The weather bureau is now preparing to bring the project to a close after the system’s staggered implementation over the last year, and embark on its next transformation effort, which has been facilitated by the GFE system - the introduction of a new supercomputer.

The agency late last year signalled its intention to replace its current high-performance computational (HPC) system with what it hopes will be Australia’s fastest supercomputer, allowing it to rejoin the international meteorological pack after falling behind.

The Bureau currently uses an Oracle/Sun-based HPC system running at around 104 Teraflops.

It has based the specifications for its new supercomputer on the Australian National University's 'Raijin’ supercomputer, which cost $50 million to build and around $12 million each year to run. It has a peak performance of 1.2 Petaflops.

The BoM wants a supercomputer with 50 percent more capability than Raijin and a peak performance of 1.8 Petaflops, in order to crunch the 1TB of data it currently collects every day, which is predicted to grow by 30 percent every 18 months.

“It will allow us to run our numerical weather predictions system at a much finer scale, which means we’ll pick up more detailed weather phenomena," Vertessy said.

"We’ll be able to run them more frequently than the current four times a day - the new system can be run every hour, which means the forecasts will be very fresh. And we’ll be able to do special and on-demand forecasting for very significant weather events like cyclones, bush fires and thunderstorms."

He said the ability to also run the predictions at higher resolution mean the output would be more accurate and therefore provide better critical intelligence to emergency services personnel.

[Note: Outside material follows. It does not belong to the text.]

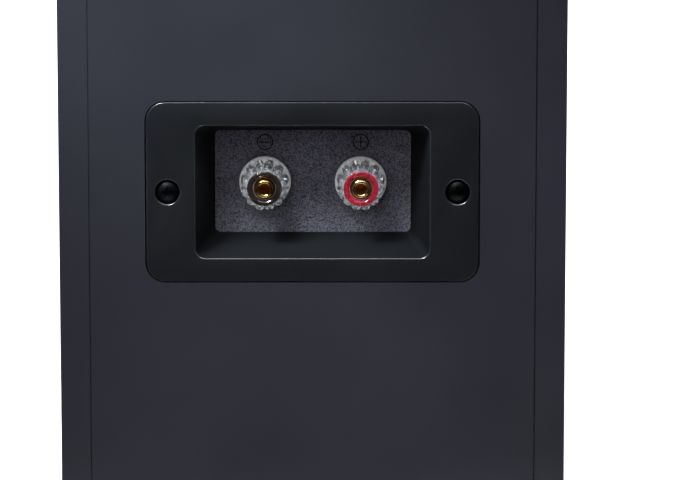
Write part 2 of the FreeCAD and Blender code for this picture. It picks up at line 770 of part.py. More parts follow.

“A new supercomputer will really be a gamechanger in terms of the skill and the utility value of the weather forecasts for emergency services in particular.”

It will be the agency’s eighth supercomputer. The BoM’s first was procured in 1988 and was less powerful than an iPhone 5, Vertessy said.

The agency is currently undergoing the procurement process for the new supercomputer, which it expects to finalise next year ahead of a July 2016 go-live.

The contract for the new system - which has been funded for an undisclosed amount from the Federal Government in its recent budget - will also include a new data centre for it to be housed in. 

One of the final pieces of the puzzle facilitating the Bureau’s IT transformation will be access to a new satellite being introduced by the Japanese Government.

The Himawari 8 government-owned satellite will launch later this year and begin operation in 2015. Meteorological agencies around the world exchange information for free under an agreed UN charter.

“The skill of weather forecasters has improved dramatically over decades because of faster supercomputers that allow us to run models at far greater detail, and the growing ability of satellites to detect weather phenomena that were hitherto invisible,” Vertessy said.

“Himawari will, instead of us getting hourly images of the global weather patterns, give us them every ten minutes. They’ll be four times finer in terms of resolution - we’ll be able to see specific phenomena like volcanic ash that you can’t see so well in current generational satellites.”

Delivering the data to the public

But while such sophisticated technologies providing detailed forecasts may be incredibly useful, demonstrating that data to the public is another story, Vertessy said.

Over half of the 471 million people who visit the BoM website each year come from a mobile device.

The agency launched its mobile website earlier this year, and now has its sights set on apps for the three major mobile operating systems.

By the end of the year, the BoM will offer Windows Phone and iOS users a mobile application to check out weather forecasts, while Android users will have to wait until the first half of 2015.

“We had some interest in developing for Windows, and the biggest number of users that poll our website are doing so from iOS devices. It’s just played out that way,” Vertessy said.

Vertessy plans to compete with the myriad of commercial weather mobile applications that scrape data from the BoM by offering the gridded data for each six kilomtetre-squared region to users.

“[Our app] will have by far and away the most localised and accurate data,” he said.

He declined to provide details of the app’s features ahead of the the launch, but said the agency’s plan was to offer sophisticated functions that aren’t currently available in the marketplace.

“This is the thing we had to square up to the mobile strategy - whether there was a spot to simply mimic the functions of the other commoditised weather apps out there. Ours has to be differentiated with some really distinctive features - like the access to gridded info and localisation."